Is Event Hubs the same as running Kafka on Azure?

No. Event Hubs provides a Kafka endpoint that allows many Kafka clients to publish and consume, but it is an Azure event streaming service, not an Apache Kafka cluster you operate. Validate client configuration, feature expectations, quotas, retention, consumer group behavior, and observability before treating it as a drop-in replacement.

Should we migrate offsets or start new consumer groups?

It depends on application tolerance for replay or data loss. Critical consumers often need offset preservation or timestamp-based replay testing. Low-risk workloads may start fresh groups, but the team should document the business impact and reset lag alerts accordingly.

Is MirrorMaker 2 enough for an Azure Kafka migration?

MirrorMaker 2 is useful for Kafka-to-Kafka replication and offset checkpointing, but it is not a complete migration plan. You still need schema, connector, security, networking, observability, and rollback validation. It also may not cover every target pattern, especially when the destination is not a Kafka cluster with equivalent behavior.

Where should Kafka Connect run during migration?

Run Connect where it has reliable network access to both Kafka and external systems. For some migrations, that means a temporary bridge environment.

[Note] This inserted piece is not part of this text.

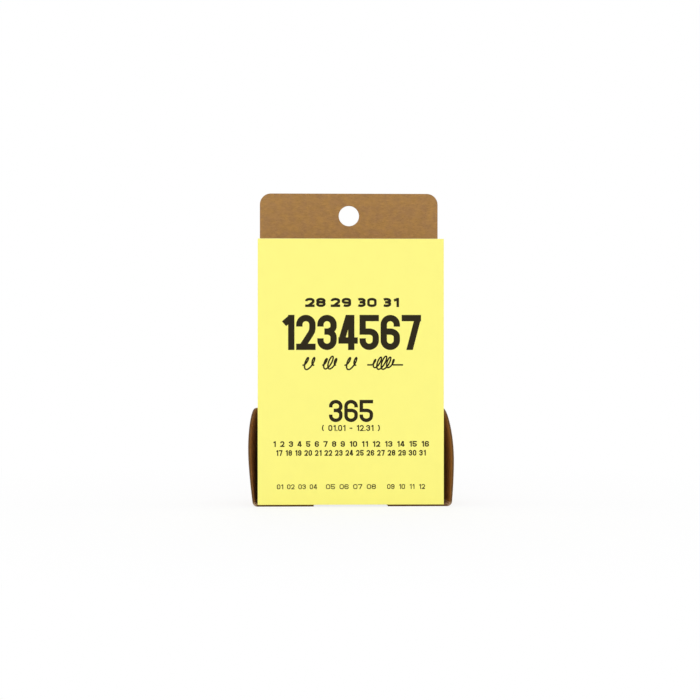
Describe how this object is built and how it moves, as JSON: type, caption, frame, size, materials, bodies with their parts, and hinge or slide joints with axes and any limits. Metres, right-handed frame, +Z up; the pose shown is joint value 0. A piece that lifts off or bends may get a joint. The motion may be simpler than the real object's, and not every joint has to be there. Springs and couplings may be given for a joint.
{
  "type": "tear-off calendar",
  "caption": "Day-leaf calendar block with a lifting cover sheet, seated in a folded kraft card holder with header, hang hole, curved side ears and notched floor.",
  "frame": {"origin": "bottom centre of the whole object's bounding box, on the surface that it stands on", "axes": "+Z up, +X to the right seen from the front, the cover faces -Y and the board's back faces +Y"},
  "size_m": [0.0776, 0.0274, 0.1204],
  "materials": {
    "kraft_card": "uncoated brown card with fine fibres",
    "leaf_paper": "thin uncoated paper",
    "cover_paper": "smooth uncoated yellow cover paper",
    "padding_glue": "dried white padding glue",
    "tape": "double-sided tape"
  },
  "bodies": {
    "base": {"holder": "kraft_card", "page_block": "leaf_paper", "binding_glue": "padding_glue", "adhesive_strip": "tape"},
    "cover": {"cover_sheet": "cover_paper"}
  },
  "joints": [
    {"name": "cover_hinge", "type": "hinge", "parent": "base", "child": "cover", "pos_m": [0, -0.01349, 0.10075], "axis": [-1, 0, 0], "range_deg": [0, 170]}
  ]
}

For others, it means moving workers into Azure after internal topics, plugins, secrets, and source or sink connectivity have been validated.

When does AutoMQ make sense as an Azure migration target?

AutoMQ is worth evaluating when the team wants Kafka-compatible clients and ecosystem behavior but wants to reduce the long-term operational pressure of broker-local storage. It is most relevant when scaling, retention, recovery, and cost are part of the migration motivation, not when the goal is only to use an Azure-native event ingestion service.